📈EURUSD could not overcome the support level
#Forex #Trading #EURUSD #Markets
My fears about a further decline in the EURUSD pair, which I described on Friday, were confirmed. The price could not overcome the level of 1.0550 – 1.0590, and the breakdown that happened on Friday turned out to be false. Following the results of trading on Monday, the price returned again and consolidated above the level of 1.0550 – 1.0590.
Fundamentally, yesterday EUR was probably supported by the statements of Kazaks (ECB representative) that the key indicator for the ECB is core inflation (CPI excluding food and energy). Additionally, this was accompanied by an article in Bloomberg about the sustainability of this indicator. But the most important factor in strengthening the EUR, in my opinion, was the news about the beginning of quantitative tightening (QT) by the ECB from March 1.
Additionally, CPI data in France and Spain were released today, which indicated another surge in inflation in these countries.
In France, the indicator increased by 0.9% (expectations 0.7% / pre. the indicator is 0.4%) in the dynamics of m/m, up to 6.2% in annual terms, which is the peak (!), which was passed in November – December 2022.
In Spain, the CPI increased by 1% in the dynamics of m/m, to 6.1% in annual terms. It’s still a long way from peaks here, but the growth of 1% in a month was the strongest since June 2022.
All these fundamental factors give strong support to EUR quotes in the near term.
The ratio of buyers and sellers has reached parity, which indicates the uncertainty of the participants.

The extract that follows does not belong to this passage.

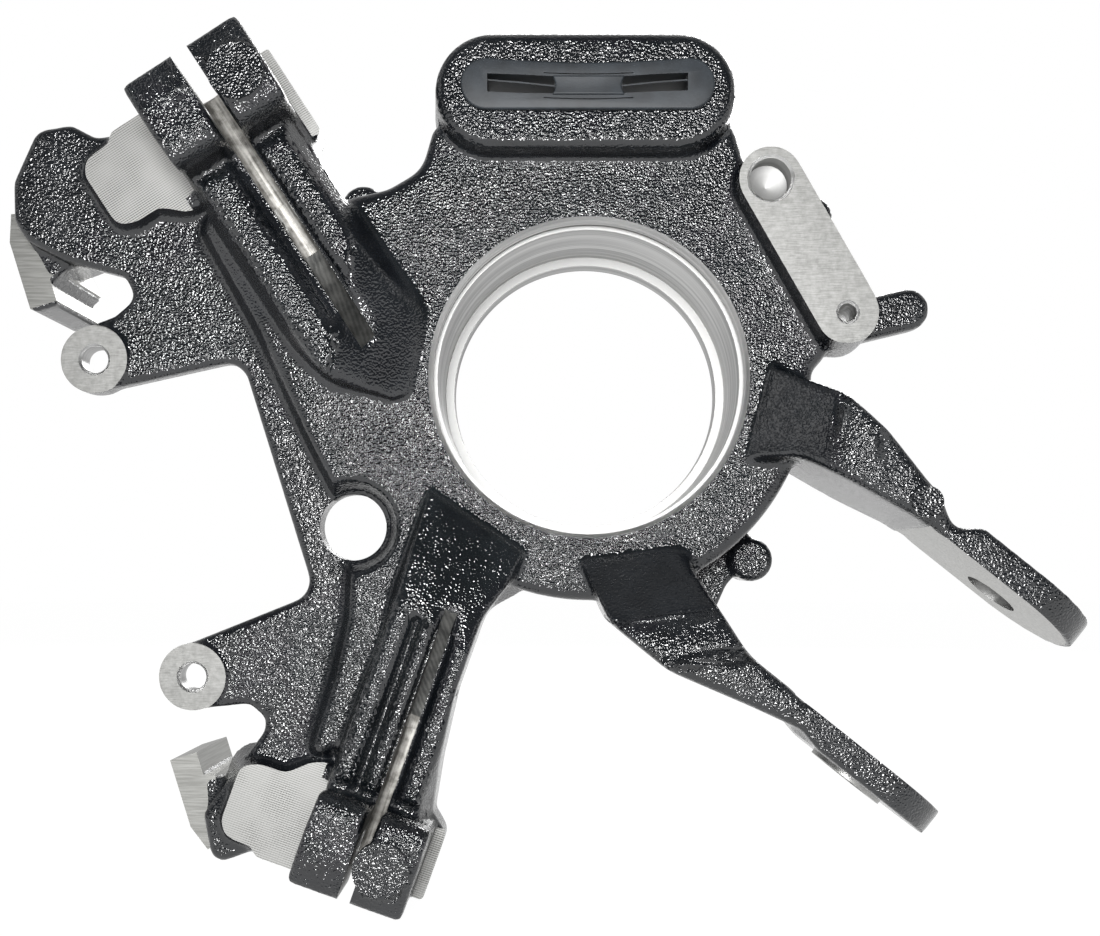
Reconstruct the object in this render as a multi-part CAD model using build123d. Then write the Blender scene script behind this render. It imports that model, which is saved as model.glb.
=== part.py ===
from build123d import *
import math
import os

# Steering knuckle: one iron casting with a pressed-bearing hub, two slotted clamp arms,
# a caliper plate with brake-pad rails, a fork for a link bush, a sensor pad and an oval
# boss that a rubber grommet closes.
#
# It is drawn lying on a bench: x and y as seen from the inboard side, z the height
# towards inboard, measured from the middle of the bearing seat on the bore axis.
# At the end it is stood upright, with the bore axis along y and z up.

# ---- heights (z) of the main faces, mm ----
hub_face = 27.5
hub_back = -28.5
plate_face = 21.0
plate_back = 11.5
pad_face = 25.0

# ---- bearing hub ----
bearing_d = 85.0
seat_length = 39.0
entry_d = 86.8
entry_chamfer = 1.1
lip_d = 80.0
ring_groove_d = 90.0
ring_groove_width = 2.2
flange_r = 61.8
flange_thickness = 16.0
flange_cove = 4.0
barrel_r = 54.0
barrel_draft = 3.0
edge_break = 1.6

# ---- caliper plate, in a frame that points from the bore axis to the caliper ----
caliper_angle = 197.2
guide_reach = 131.0
guide_half_pitch = 46.7
guide_boss_r = 9.5
guide_boss_face = 20.0
guide_hole_d = 7.5
guide_chamfer = 0.7
window_floor = 91.6
window_half_floor = 34.2
window_half_mouth = 37.4
window_corner_r = 6.0
plate_draft = 4.0
plate_edge_r = 1.6
rib_angles = (160.0, 187.0)
rib_thickness = 6.0
rib_reach = 86.0
rib_back = -16.0
rail_half_gap = 67.2
rail_offset = 0.7
rail_reach = 145.7
rail_depth = 7.4
rail_notch = 6.6
rail_front = 12.0
rail_back = -29.5

# ---- clearance hole beside the lower clamp arm ----
link_hole_at = (-66.0, -41.3)
link_hole_d = 18.7
link_recess_r = 13.2
web_slope = 22.0

# ---- clamp arms ----
upper_angle = 123.0
upper_reach = 125.5
upper_offset = 45.7
lower_angle = 250.3
lower_reach = 152.3
lower_offset = -13.7
clamp_bore_d = 16.0
clamp_neck_d = 13.6
clamp_axis = 25.5
arm_bottom = 9.5
ridge_top = 38.5
valley_floor = 34.2
ear_top = 59.5
ear_length = 22.7
ear_edge_r = 1.2
ear_crown_r = 9.0
ear_groove_r = 2.4
pinch_inset = 11.3
pinch_height = 42.0
pinch_d = 10.5
spot_r = 10.5
spot_depth = 0.5
saw_r = 72.0
mark_r = 7.2
mark_rise = 0.8
ledge_width = 3.4

# ---- oval boss with its grommet slot ----
boss_centre = (-1.2, 76.8)
boss_length = 81.5
boss_width = 30.9
boss_face = 36.5
boss_back = 8.0
slot_length = 62.0
slot_width = 9.0
grommet_lip_length = 69.0
grommet_lip_width = 14.5
grommet_lip = 2.2
grommet_clearance = 0.15
sleeve_depth = 12.0
slit_centres = (-19.3, 17.9)
slit_length = 17.2
slit_width = 5.1
slit_rise = 1.7
bridge_length = 20.0
bridge_width = 5.8

# ---- sensor pad ----
sensor_top = (48.8, 52.5)
sensor_bottom = (69.6, 16.3)
sensor_half_width = 8.6
sensor_face = 37.5
sensor_back = 14.0
sensor_draft = 2.0
sensor_bore_d = 11.3
sensor_bore_depth = 9.0
sensor_screw_d = 5.0
sensor_screw_depth = 16.0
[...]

In technical terms, the price returned and consolidated above the level of 1.0550 – 1.0590. The pivot point also coincided with the middle of the ascending (red) channel. The RSI indicator at the same time drew a fractal and grew.
At the moment, the fundamental support of EUR is strong enough, which may lead to a rebound of EURUSD. The nearest target is the 50-day MA, which coincides with the mark near 1.0720.
But in this situation, not everything is so clear. The markets are already laying the ECB rate at 4%, which leads to strong bond sales. For example, the yield of 10-year German government bonds has updated the maximum since 2011. If a seller in the person of the ECB is added tomorrow, this could lead to serious problems in the EU debt market and force the ECB to reconsider its views. It is worth talking about the continuation of the downward trend after overcoming the level of 1.0550 – 1.0590.